DOGTV Is Television for Stay-at-Home Dogs — No Joke

Dogs do watch TV. It's about time they had a channel of their own.

All hail the canine couch potato.

Thanks to DOGTV, a satellite channel that launched Aug. 1 on Direct TV, a new breed will soon be recognized by the American Kennel Club — the Narcotized Tube Hound.

DOGTV caters to the tail-wagging crowd with 24-hour programming to soothe, stimulate and habituate sensitive pups when their owners are not home. At $4.99 a month, it’s cheaper than Prozac.

Now you can plant your dog in front of the TV and walk the kids instead of plant the kids and walk the dog. What a concept.

Created by Israeli-based Jasmine TV, DOGTV runs three- to six-minute video segments that ‘provide just the right balance for the daily routines of our beloved ‘stay-at-home’ dogs,’ according to its website.

The segments feature universally adorable dogs playing, napping or doing real-life stuff with their humans, all backed by instrumentals. The content’s brightness, sound and color are adjusted for dogs, who are, by nature, partially color blind.

No commercials, yet. While certainly an underserved demographic, dogs don’t have significant buying power. (They are, however, unmatched at producing revenue streams.) Don’t be surprised if owner-targeted programming, starring people as well as canines, surfaces at some point to accommodate ads.

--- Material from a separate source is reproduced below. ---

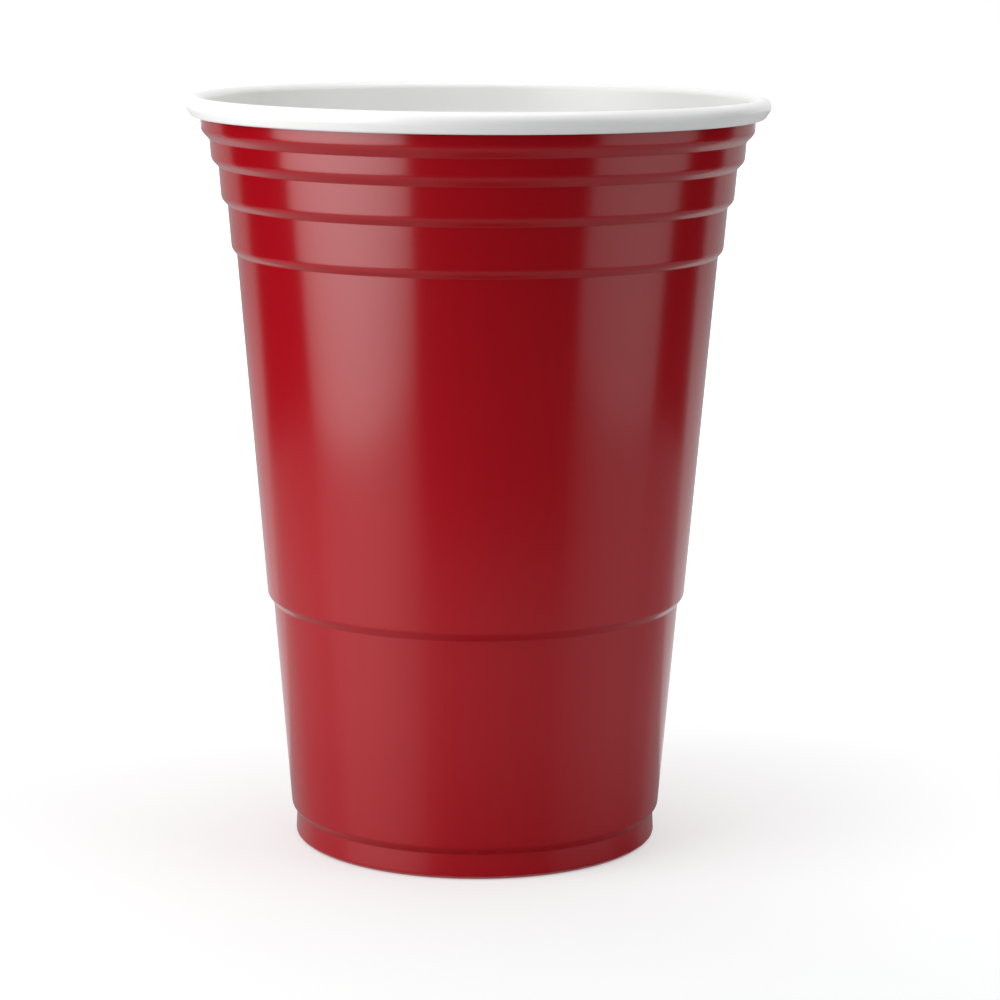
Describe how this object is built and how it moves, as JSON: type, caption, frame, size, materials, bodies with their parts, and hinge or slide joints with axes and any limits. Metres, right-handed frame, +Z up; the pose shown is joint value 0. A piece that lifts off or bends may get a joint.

For dog owners, DOGTV is the ultimate ‘Get out of jail free’ card. It assuages their guilt about abandoning their furry family members, and it helps the furries cope with separation anxiety via images of a world populated exclusively by creatures like them.

If it’s healthy TV, it can’t be empty calories, right? It’s not like they’re watching Jerry Springer, or QVC, or Fox News.

DOGTV promises to produce fresh content continuously, so dogs don’t have to suffer through the hell of reruns. Acclaimed animal behaviorist Nicholas Dodman, author of such best-sellers as The Dog Who Loved Too Much and The Well-Adjusted Dog, serves as the network’s chief scientist.

In a cable universe comprised of hundreds of channels — each aimed at a specific niche — it’s hard to argue against DOGTV. The reality is, dogs do watch TV, especially if there are images of other dogs on the screen. If you need proof, check out any of the 5,000-plus videos on YouTube of TV-watching bow wows.

Dogs also respond to sound, which is why many owners turn on the radio on when they leave the house. Combining the two is only logical. If you think a channel for dogs is weird, consider how many millions of people stay glued to a video of burning logs every Christmas.

As a longtime TV addict, I’m embarrassed to admit that our dogs are not particularly enamored of the tube. Joey, our Zen-like sheepdog, would rather sleep; and Rudy, our psychotic Westie, prefers to knock over wastebaskets and eat the contents.

Still, that doesn’t necessarily mean they wouldn’t like DOGTV. If only it were scratch-and-sniff, I’d give it a shot.